I don’t like editing posts since I think blogs should be a crystalization of the writer’s thoughts at a given time, but through a conversation with someone about this issue, I thought it really important to add a note about the public outrage, Food Network’s firing, and the buzz that others who have contracts with Deen are considering breaking ties. I think I made it sound like that since everyone is more or less onboard with her comments being racist, the outrage alone is justified. However, I should mention that this public “execution” of Deen is really nothing more than a pseudo-action which allows the white public and Food Network, et. al. to disavow their own secret racist attitudes.

That isn’t a conspiracy theory. In psychoanalysis, this is called fetish disavowal (see Lacan and Zizek.) People hold all sorts of “closeted” negative attitudes or secret desires–that shouldn’t be a revelation. Casual racism among white folks is probably one of the most pervasive in our country. It goes as an unwritten rule that you don’t name that racism explicitly (i.e. you don’t talk in public about black children tap dancing for your entertainment, whether seriously or in jest.) As soon as it is named, people are confronted with their own similar attitudes and are forced to condemn and condemn strongly. Plausible deniability is impossible once the unwritten rule is named. This is what I meant by the last sentence of the original post.

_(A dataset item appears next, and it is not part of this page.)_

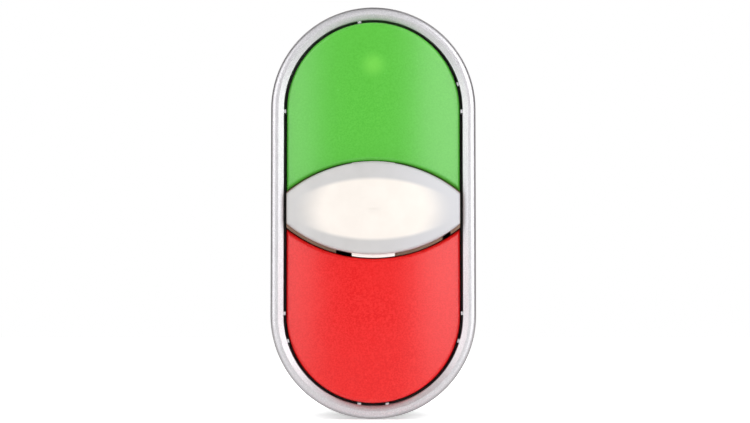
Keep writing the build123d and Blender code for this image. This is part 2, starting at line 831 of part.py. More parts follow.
def block_cover(x, side):
    """Flat cover with two pads on its inside that locate it between the partitions and the ends."""
    half = adapter_height / 2
    outer_x = x + side * block_width / 2
    inner_x = outer_x - side * case_wall
    plate = block((inner_x, outer_x), (-half, half), (block_rear, block_front))
    plate = fillet(plate.edges().filter_by(Axis.X), case_corner_radius)
    plate = chamfer(plate.faces().sort_by(Axis.X)[-1 if side > 0 else 0].edges(), cover_edge_chamfer)
    middle = Pos(outer_x, 0, (block_rear + block_front) / 2)
    plate -= middle * label_recess(Plane.YZ, label_height, label_length)
    for end in (1, -1):
        ring = Circle(stake_ring_radius) - Circle(stake_ring_radius - stake_ring_width)
        place = Pos(outer_x, end * stake_ring_y, block_front - stake_ring_from_front)
        plate -= place * extrude(Plane.YZ * ring, label_depth, both=True)
    pad_low = partition_y + partition_thickness + slide_clearance
    pad_high = half - case_wall - slide_clearance
    for end in (1, -1):
        plate += block(
            (inner_x, inner_x - side * cover_pad_thickness),
            (end * pad_low, end * pad_high),
            (case_front - fit_clearance - cover_pad_length, case_front - fit_clearance),
        )
    return plate


def strip_slots(x, side, low, high):
    """Ways through the two partitions for the contact strips, open towards the cover."""
    way_x = (x - side * (strip_width / 2 + fit_clearance), x + side * block_width)
    way_z = (low - fit_clearance, high + fit_clearance)
    way_y = (partition_y - overshoot, partition_y + partition_thickness + overshoot)
    return block(way_x, way_y, way_z) + block(way_x, [-y for y in way_y], way_z)


def terminal(x, end, inner_y, low, high):
    """One fixed contact: a clamped plate with a threaded collar, a riser if needed, and a strip inwards."""
    plate_x = (x - terminal_plate_width / 2, x + terminal_plate_width / 2)
    shape = block(plate_x, (end * terminal_inner_y, end * terminal_outer_y), (strip_low, strip_high))
    shape += rod(x, end * screw_y, nut_collar_radius, strip_high - bite, screw_tip)
    strip_x = (x - strip_width / 2, x + strip_width / 2)
    strip_root = end * (terminal_inner_y + bite)
    riser_y = (end * (terminal_inner_y - strip_thickness), strip_root)
    shape += block(strip_x, riser_y, (min(low, strip_low), max(high, strip_high)))
    shape += block(strip_x, (end * inner_y, strip_root), (low, high))
    through = (strip_low - overshoot, screw_tip + overshoot)
    return shape - rod(x, end * screw_y, screw_radius + touch_gap, *through)


def clamps(x):
    """The two clamping plates under the terminal screws."""
    half = clamp_size / 2
    made = []
    for end in (1, -1):
        y = end * screw_y
        plate = block((x - half, x + half), (y - half, y + half), (screw_head_high, clamp_high))
        made.append(plate - rod(x, y, screw_radius + fit_clearance, screw_head_high - overshoot, strip_low))
    return made


def screws(x):
    """The two terminal screws, with cross slots in their heads."""
    made = []
    for end in (1, -1):
        y = end * screw_y
        head = rod(x, y, screw_head_radius, screw_head_low, screw_head_high)
        head = fillet(head.faces().sort_by(Axis.Z)[0].edges(), screw_head_round)
        for turn, length in ((0, 2 * screw_head_radius), (90, screw_head_radius)):
            slot = Box(length, screw_slot_width, 2 * screw_slot_depth)
            head -= Pos(x, y, screw_head_low) * Rot(0, 0, screw_slot_angle + turn) * slot
        made.append(head + rod(x, y, screw_radius, screw_head_high - bite, screw_tip))
    return made


def contact_plunger(x, side, window_low):
    """Slides in the block: head towards the push rod, cage round the bridge, foot on the return spring."""
    half = strip_width / 2 + cage_clearance + cage_side
    cage_y = (-cage_half_width_y, cage_half_width_y)
    shoulder = (cage_top - cage_plate, cage_top)
    shape = block((x - half, x + half), cage_y, (cage_bottom, cage_top))
    window_x = (x - half + cage_side, x + half - cage_side)
    shape -= block(window_x, [y * 2 for y in cage_y], (window_low, window_high))
    wall_x = x - side * (block_width / 2 - case_wall - fit_clearance)
    shape += block((wall_x, x), cage_y, shoulder)
    head_x = (max(side * wall_x, plunger_inner) * side, side * (plunger_inner + plunger_width))
    shape += block(head_x, (-head_half_height, head_half_height), (shoulder[0], head_top))
    return shape


def contact_case(x, side):
    """A contact block's case, with the way for the plunger's head and a post for its spring."""
    shape = block_case(x, side)
    inner_x = x - side * (block_width / 2 - case_wall)
    way_x = (inner_x, side * (plunger_inner + plunger_width + slide_clearance))
    half = head_half_height + slide_clearance
    shape -= block(way_x, (-half, half), (case_front - fit_clearance, block_front + overshoot))
    return shape + rod(x, 0, block_post_radius, case_rear - bite, case_rear + block_post_height)


def tips(x, low, ys):
    """Round contact tips standing on the plane z = low."""
    return [rod(x, y, tip_radius, low, low + tip_height) for y in ys]


def fused(pieces):
    whole = pieces[0]
    for piece in pieces[1:]:
        whole += piece
    return whole


def write_contact_block(prefix, side, makes):
    """All the pieces of one contact block. makes is True where a press closes the contact."""
    x = side * block_pitch
    low, high = (strip_low, strip_high) if makes else (break_strip_low, break_strip_high)
    window_low = make_window_low if makes else break_window_low
    case = contact_case(x, side) - strip_slots(x, side, low, high)
    write(f"{prefix}_case", case)
    write(f"{prefix}_cover", block_cover(x, side))
    write(f"{prefix}_plunger", contact_plunger(x, side, window_low))
    write(
        f"{prefix}_return_spring",
        coil(x, 0, block_spring_radius, block_spring_wire, block_spring_turns, case_rear, cage_bottom),
    )
    fixed, tip_ys = [], (tip_y, -tip_y)
    fixed_tip_low = high if makes else low - tip_height
    for end, y in zip((1, -1), tip_ys):
        fixed.append(terminal(x, end, contact_inner_y, low, high) + fused(tips(x, fixed_tip_low, [y])))
    write(f"{prefix}_fixed_contacts", Compound(children=fixed))
    bridge_x = (x - bridge_width / 2, x + bridge_width / 2)
    bridge_y = (-bridge_half_length, bridge_half_length)
    if makes:
        plate_low = window_low
        bridge_tips = tips(x, plate_low - tip_height, tip_ys)
        spring_ends = (plate_low + strip_thickness, window_high)
    else:
        plate_low = low - 2 * tip_height - touch_gap - strip_thickness
        bridge_tips = tips(x, plate_low + strip_thickness, tip_ys)
        spring_ends = (window_low, plate_low)
    bridge = fused([block(bridge_x, bridge_y, (plate_low, plate_low + strip_thickness)), *bridge_tips])
    write(f"{prefix}_bridge", bridge)
    write(
        f"{prefix}_bridge_spring",
        coil(x, 0, bridge_spring_radius, bridge_spring_wire, bridge_spring_turns, *spring_ends),
    )
    write(f"{prefix}_clamps", Compound(children=clamps(x)))
    write(f"{prefix}_screws", Compound(children=screws(x)))


def lamp_led():
    """Round lamp body with a domed top and two leads down to the board."""
    dome = -pillar_top - lamp_top_gap - lamp_radius
    body_low = dome - lamp_body_length
    shape = rod(0, 0, lamp_radius, body_low, dome) + Pos(0, 0, dome) * Sphere(lamp_radius)
    for y in (lamp_lead_y, -lamp_lead_y):
        lead_x = board_thickness / 2 + lamp_lead_x
        shape += rod(lead_x, y, lamp_lead_radius, board_high - lamp_lead_on_board, body_low + bite)
    return shape


def lamp_pillar():
    """Tube that holds the lamp under the light guide, with a flange inside the case."""
    flange_high = case_front - touch_gap
    flange_low = flange_high - pillar_flange_thickness
    shape = rod(0, 0, pillar_radius, flange_low, -pillar_top)
    shape += rod(0, 0, pillar_flange_radius, flange_low, flange_high)
    return shape - rod(0, 0, pillar_bore_radius, flange_low - overshoot, -pillar_top + overshoot)


def lamp_board():
    half = board_thickness / 2
    half_width = board_half_width
    return block((-half, half), (-half_width, half_width), (case_rear + board_over_rear, board_high))


def rectifier():
    face = board_thickness / 2
    wide, tall, deep = rectifier_size
    return block((face, face + wide), (-tall / 2, tall / 2), (rectifier_high - deep, rectifier_high))


def capacitor():
    place = Pos(board_thickness / 2 + capacitor_radius, pair_y, pair_z)
    return place * Cylinder(capacitor_radius, capacitor_length)


def resistor():
    """A round body held off the board by its two leads."""
    face = board_thickness / 2
    place = Pos(face + resistor_lift + resistor_radius, -pair_y, pair_z)
    shape = place * Cylinder(resistor_radius, resistor_length)
    half_lead = resistor_lead / 2
    for end in (1, -1):
        lead_z = (resistor_length / 2 - bite, resistor_length / 2 + resistor_lead)
        shape += block(
            (face, face + resistor_lift + resistor_radius),
            (-pair_y - half_lead, -pair_y + half_lead),
            [pair_z + end * z for z in lead_z],
        )
    return shape


def write_lamp_block():
    """All the pieces of the lamp block in the middle."""
    case = block_case(0, 1) - strip_slots(0, 1, strip_low, strip_high)
    case -= rod(0, 0, pillar_radius + fit_clearance, case_front - overshoot, block_front + overshoot)
    write("lamp_case", case)
    write("lamp_cover", block_cover(0, 1))
    write("lamp_pillar", lamp_pillar())
    write("lamp_led", lamp_led())
    write("lamp_board", lamp_board())
    write("lamp_rectifier", rectifier())
    write("lamp_capacitor", capacitor())
    write("lamp_resistor", resistor())
    inner_y = board_half_width + fit_clearance
    strips = [terminal(0, end, inner_y, strip_low, strip_high) for end in (1, -1)]
    write("lamp_terminals", Compound(children=strips))
    write("lamp_clamps", Compound(children=clamps(0)))
    write("lamp_screws", Compound(children=screws(0)))


def main():
    os.makedirs("parts", exist_ok=True)
    write("bezel", bezel())
    write("housing", housing())
    write("panel_gasket", panel_gasket())
    write("plunger_seal", plunger_seal())
    write("ring_nut", ring_nut())
    for name, place, middle in (("green", upright, split_middle), ("red", turned_down, -split_middle)):
        write(f"{name}_button", place(button(middle)))
        write(f"{name}_plunger", place(plunger()))
        write(f"{name}_return_spring", place(return_spring()))
    write("lens", lens())
    write("lens_holder", lens_holder())
    write("light_guide", light_guide())
    write("adapter", adapter())
    write("adapter_lever", adapter_lever())
    write("lever_pin", lever_pin())
    write_contact_block("make_contact", -1, True)
    write_contact_block("break_contact", 1, False)
    write_lamp_block()


main()
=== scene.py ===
"""Finishes, springs and studio for the double pushbutton with a signal lens.

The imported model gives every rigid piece. This script makes the wound springs, gives each piece its finish,
and sets up the studio round it. Everything is in metres in the unit's own frame: +X right, +Y into the panel,
+Z up, with the panel's front surface at y = 0.
"""

import json
from math import cos, pi, radians, sin, tau

import bmesh
import bpy
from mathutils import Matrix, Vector


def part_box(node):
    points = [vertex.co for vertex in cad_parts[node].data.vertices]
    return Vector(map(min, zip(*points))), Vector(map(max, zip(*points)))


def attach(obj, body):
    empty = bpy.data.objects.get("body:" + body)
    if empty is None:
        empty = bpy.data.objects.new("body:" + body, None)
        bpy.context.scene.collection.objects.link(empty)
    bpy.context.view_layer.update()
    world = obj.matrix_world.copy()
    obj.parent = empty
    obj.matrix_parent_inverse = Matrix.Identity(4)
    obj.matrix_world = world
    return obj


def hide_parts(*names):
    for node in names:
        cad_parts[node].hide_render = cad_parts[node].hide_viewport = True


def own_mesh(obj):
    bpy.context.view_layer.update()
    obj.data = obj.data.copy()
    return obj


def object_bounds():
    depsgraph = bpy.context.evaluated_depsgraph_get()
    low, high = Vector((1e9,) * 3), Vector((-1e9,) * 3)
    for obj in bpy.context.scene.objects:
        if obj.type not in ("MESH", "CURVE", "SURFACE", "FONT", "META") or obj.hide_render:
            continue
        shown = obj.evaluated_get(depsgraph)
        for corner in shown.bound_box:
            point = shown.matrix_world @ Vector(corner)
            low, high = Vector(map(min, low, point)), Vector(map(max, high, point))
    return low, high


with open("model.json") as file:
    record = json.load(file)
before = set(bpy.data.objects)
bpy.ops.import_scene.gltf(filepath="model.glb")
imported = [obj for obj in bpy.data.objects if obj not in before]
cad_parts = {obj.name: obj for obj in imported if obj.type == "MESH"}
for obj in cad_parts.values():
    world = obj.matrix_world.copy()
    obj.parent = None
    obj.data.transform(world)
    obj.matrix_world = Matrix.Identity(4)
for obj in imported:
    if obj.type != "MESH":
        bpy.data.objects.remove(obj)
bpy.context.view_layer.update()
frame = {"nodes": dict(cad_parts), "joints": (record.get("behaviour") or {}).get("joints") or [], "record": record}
MM = 0.001
WHITE = (1, 1, 1)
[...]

So the outrage allows us to demonstrate that it’s not us but someone else, while still maintaining the casual racism we want to continue participating in (i.e. enjoying shows like Game of Thrones or Madmen, telling jokes, etc.) It’s uncomfortable to think that some of the things we enjoy are actually part of the problem, and scapegoating Deen helps us cope with that instead of using the situation as an opportunity to exercise our own racist demons.